The National Labor Relations Board (NLRB) recently came up with new rules and regulations on how it was going to proceed with elections. Since its formation nearly a century ago, the primary mandate of the Board has been to provide a framework for which employees in the United States can vote to determine whether they want to be represented by their respective labor unions. This Board also gives employees the power to decertify established unions. In December 2014, the board outlined new rules that were supposed to come into effect four months later, i.e. mid-April 2015.
The change of regulations has attracted intense debate ever since. Business groups in cooperation with the Chamber of Commerce have not hidden their displeasure with these new regulations. Many Republican lawmakers have also opposed the change of regulations by the board. From a legal and technical standpoint, the Board should not have effected these changes because they not only infringe on the rights of free speech of employers in the United States but also violate the National Labor Relations Act (NLRA) of 1935.
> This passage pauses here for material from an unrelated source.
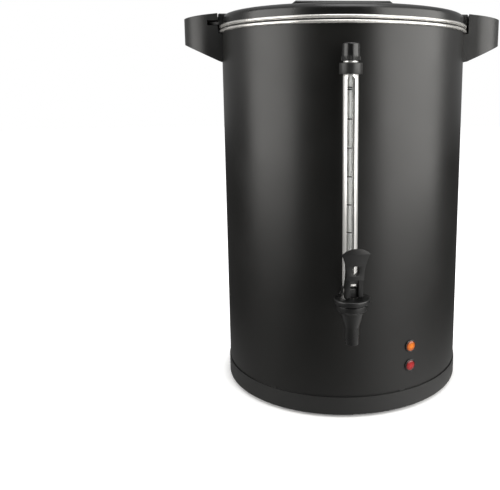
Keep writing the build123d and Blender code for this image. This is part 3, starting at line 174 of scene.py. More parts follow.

The new regulations are technically unfair because they do not give employers enough time to deliberate and respond to actions by a union planning for campaign and elections. The new regulations give unions and employees the opportunity to ambush employers with quickie elections. For instance, the new rules only gives employers just one business day to disclose or present a list of potential voters before a hearing attended by the board’s regional director and union on pre-elections. The new regulations also require employers to prepare an electronic voter register (voting list) within two business days from the moment the Board calls for an election (NLRB, 2015: p. 26). These two events are too rushed and deny the employers their right to free speech, which may allow them to negotiate with the union and its members in case of a disagreement.
With such regulations, the Board has pushed employers in a position where they must always be prepared for impromptu campaigns and elections. According to an article posted on Spencer Fane, a law blog, the new rules forces employers to always be prepared for elections and be watchful for any indications of possible union grouping. They must also be proactive to ensure that they thwart efforts by unions before they become effective.
According to Dube (2015), opponents of the law have also argued that the new regulations proposed by the Board go against the National Labor Relations Act (NLRA) of 1935. The Act grants employees in the private sector to form and belong in trade unions. It also grants the right to collectively bargain for better employment and work terms and the right to stage strikes. These new regulations put the employers in an awkward position where they conflict with the rights of employees to belong to unions and go on strikes. As stated above, the new regulations encourage employers to be vigilant on possible organization of employees into unions because such organizations may result in impromptu elections. To be proactive, employers might come up with highhanded strategies for monitoring their employees to watch for signs of union organization.
Such may involve designing company policies that encourage consistent supervision of employees so that they do not organize in unions. Clearly, this will contradict the NLRA Act that grants employees the right to belong to unions. The new regulations will render employees powerless because employers will handle them on a personal basis. As Carrell & Heavrin (2013) state, employees can only make effective demands when they belong to unions, as unions grant them collective bargaining powers with employers.